Isn’t ‘Individualism’ meant to have been one of the great successes of Christianity? In fact it is Socialism that promotes individualism….with its take over of family and community responsibilities for caring for those around us.

Fraser says ‘Occupy’ has tapped into something wrong with our society…that banking and capitalism don’t work for the common good. Extreme wealth produces ‘moral hazard’…having a lot of money if bad for your soul…money is the Bible’s number one concern apparently.

I wonder where all the money comes from for the welfare fund and NHS…and all those coins that fill up the collecting plates in the churches or the success of the stock portfolios held by the Church…or paying the BBC license fee that pays his wage?

Where did the £147 million come from to build St Paul’s…or indeed the donations it seeks…‘Every gift from £10 to £1million helps to ensure that St Paul’s can continue to offer moments of peace, reflection, and prayer to all those who seek it, for generations to come.’

It seems God does not provide but the upkeep is from fleecing tourists for a £14.50 entrance fee.

I’m sure it’s all from ethically based Capitalists ….let’s hope they’re not just trying to buy their way into Heaven as the Tory Party ‘kitchen suppers’ are now out of bounds.


The BBC narrative is clear. Bankers were solely responsible for the global financial crisis. Go a little deeper and the narrative refines itself even more alarmingly; Capitalism was solely responsible for the global financial crisis. If only the State could control things. Next, seize on every opportunity to nail this in the public psyche. Take this current onslaught against RBS Chairman Stephen Hester. His crime has been to abide by his contract – a contract put in place under the gaze of a Labour Government. Now, the BBC allows Labour spokesman Chuka Umunna to rage against the sheer iniquity of what HIS party facilitated in the first place! Mike Cunningham, one of my fellow writers over on A Tangled Web, tackles the issue here.

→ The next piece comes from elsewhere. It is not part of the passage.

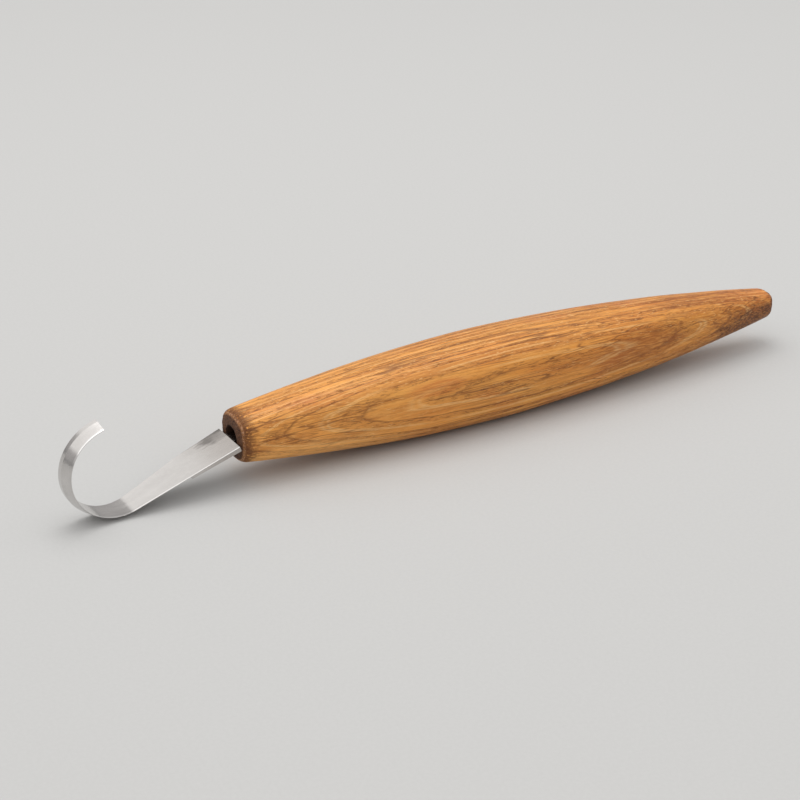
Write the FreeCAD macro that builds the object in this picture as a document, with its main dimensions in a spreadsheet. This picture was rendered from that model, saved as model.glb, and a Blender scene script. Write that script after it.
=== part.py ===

It’s a theme that the BBC has been hammering all year in as many programmes as possible; our financial woes have been created by the bad and evil and greedy Bankers. There was a remarkably one-sided discussion on the BBC this morning here, nice prime time slot and full of the usual tripe and hype about the alleged evils of the financial class. Funny how BBC experts all manage to agree on the substantive issue being promoted by the BBC, isn’t it? But the BBC is smart and in order to cover any allegations of bias they ran an item here suggesting that “bankers bonuses” were NOT the cause of the global recession. At 6.50am. You have to get up early to hear disssenting voices on the BBC!

From my own perspective, the bit of the BBC coverage that most alarms is the elephant in the financial room – namely the role of POLITICIANS in creating the circumstances that encouraged poor decisions by bankers. Gordon Brown’s role has been entirely sanitised by the BBC and it one could be forgiven for thinking that there was absolutely no political involvement when nothing could be further from the truth. The Dear Leader has been removed from the picture and all opprobrium is now heaped on the Banks.

The BBC also likes to retrospectively claim that it was essential to save the Banks but in fact some people (Including me!) argued then, and now, that no institution is so big that it cannot be allowed to fail. Banks that made poor decisions do not deserve to survive – but it was Labour that moved to prop up these failed entities with our cash and now the BBC whinges about how awful it is whilst insisting it was vital. Talk about conflicted!

I was invited to take part in a BBC discussion a few weeks ago on the issue of bankers. I explained my view – namely that Banks are only part of the problem, politicians have been just as bad if not worse, and that a bad bank should be allowed to fail. The producer decided not to proceed with me, you can figure why.